# What the exercise asks:
Reproduce verbatim the lines up to and including the one with "overlap_to_bearing = 86.0", starting from the first.

# Data:
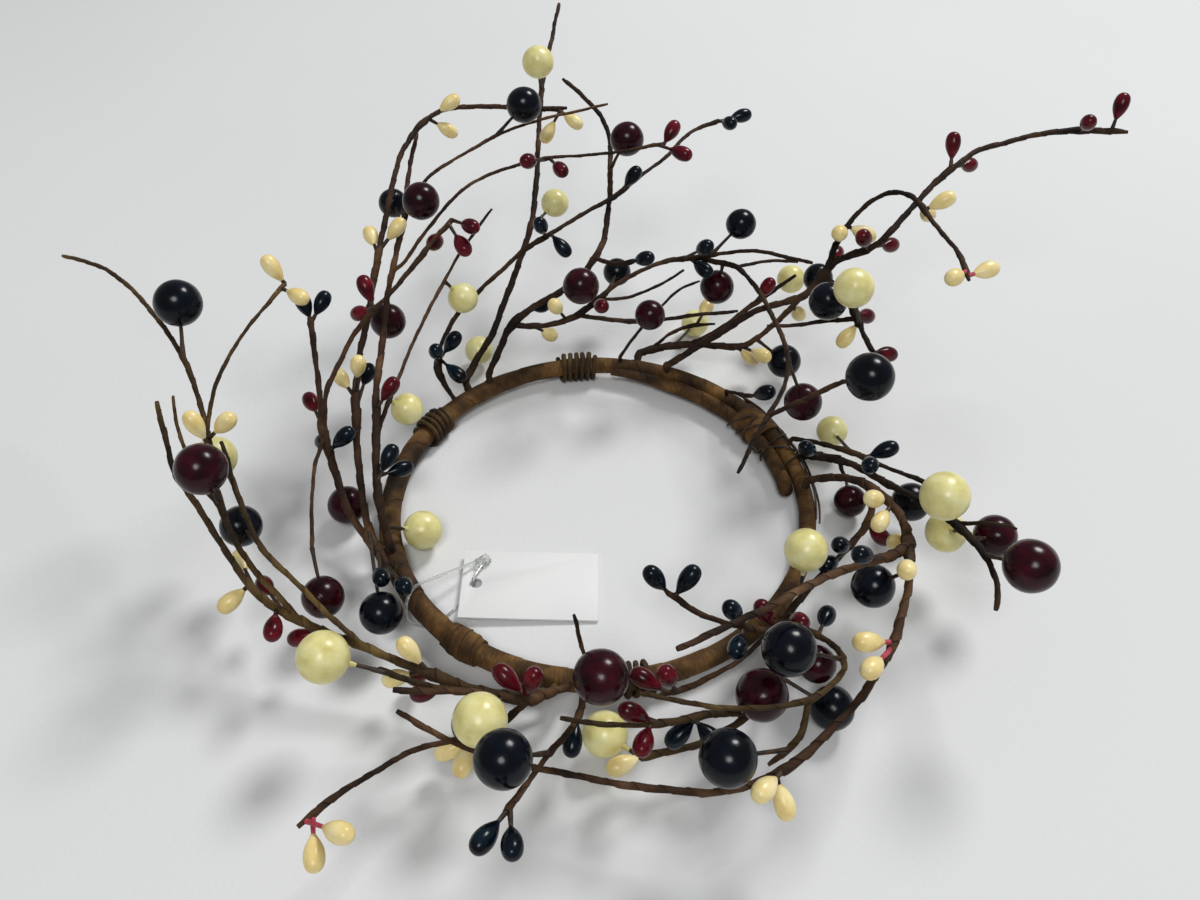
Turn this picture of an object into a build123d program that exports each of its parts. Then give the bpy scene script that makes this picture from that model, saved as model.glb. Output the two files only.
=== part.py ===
"""Candle ring: a taped wire hoop that carries sprays of lacquered berries and pips, with a hang tag.

Origin: centre of the ring on the surface that it lies on. +Z is up, and +Y points to the back.
"""

from build123d import *
import os
from math import atan2, ceil, cos, degrees, radians, sin, sqrt, tan

# Hoop
ring_radius = 53.0
tape_outer_radius = 3.1
hoop_wire_radius = 1.4
hoop_wire_clearance = 0.05
overlap_strand_radius = 2.2
overlap_strand_rise = 3.5
overlap_from_bearing = 2.0
overlap_to_bearing = 86.0

# Bindings round the hoop: wire windings, a tape collar and a tape band
binding_wire_diameter = 1.6
binding_pitch = 2.3
binding_clearance = 0.1
binding_start_angle = 60.0
flat_cut_depth = 0.5
back_binding_bearing = 97.0
back_binding_turns = 5
left_binding_bearing = 149.0
left_binding_turns = 4
front_binding_bearing = 279.0
front_binding_turns = 3
collar_bearing = 235.0
collar_arc = 10.0
band_bearing = 33.0
band_arc = 12.0
band_thickness = 1.2
gap_samples_per_turn = 24
next_turn_share = 0.75
quarters_per_turn = 4

# Stems, by name of thickness
stem_radii = {"thick": 1.25, "stem": 0.85, "twig": 0.65}
wire_radius = 0.4
bore_clearance = 0.05
seat_gap = 0.3
sample_step = 0.8
arc_run_share = 0.45
shallowest_across = 0.35
tip_along = 0.3
tip_samples = 4

# Berries and pips
berry_radii = {"large": 5.5, "medium": 4.9, "small": 4.2}
bore_depth_share = 0.6
pip_length = 7.2
pip_radius = 2.1
pip_neck_radius = 0.4
pip_tip_radius = 0.5
pip_widest_share = 0.55
pip_spacing = 1.6
least_neck = 0.5
tip_slope = 0.2
base_slope = 0.7

# Hang tag and its plastic loop
tag_bearing = 219.0
card_length = 33.0
card_width = 20.0
card_thickness = 0.6
card_underside = 1.5
card_hole_radius = 1.4
card_hole_inset = 3.5
card_slope_angle = 2.5
filament_radius = 0.35
loop_clearance = 0.45
loop_half_spread = 3.6
loop_crown_height = 1.9
loop_underrun = 2.4
hole_reach = 14.0
wrap_step = 42.0
wrap_first_angle = 75.0
wrap_corners = 6
lock_length = 3.4
lock_width = 2.4
lock_height = 1.6
lock_corner_radius = 0.4
lock_reach = 19.2
lock_aside = 3.2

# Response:
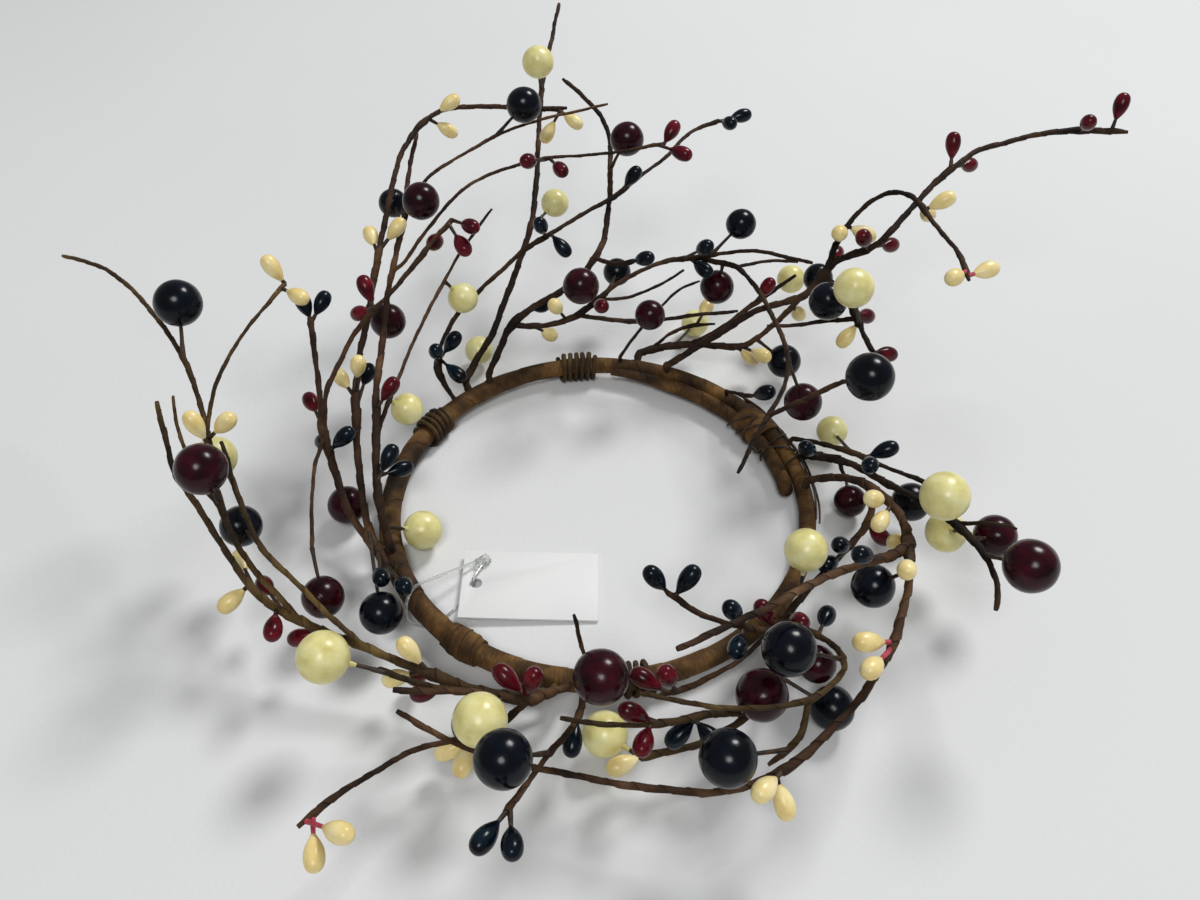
Turn this picture of an object into a build123d program that exports each of its parts. Then give the bpy scene script that makes this picture from that model, saved as model.glb. Output the two files only.
=== part.py ===
"""Candle ring: a taped wire hoop that carries sprays of lacquered berries and pips, with a hang tag.

Origin: centre of the ring on the surface that it lies on. +Z is up, and +Y points to the back.
"""

from build123d import *
import os
from math import atan2, ceil, cos, degrees, radians, sin, sqrt, tan

# Hoop
ring_radius = 53.0
tape_outer_radius = 3.1
hoop_wire_radius = 1.4
hoop_wire_clearance = 0.05
overlap_strand_radius = 2.2
overlap_strand_rise = 3.5
overlap_from_bearing = 2.0
overlap_to_bearing = 86.0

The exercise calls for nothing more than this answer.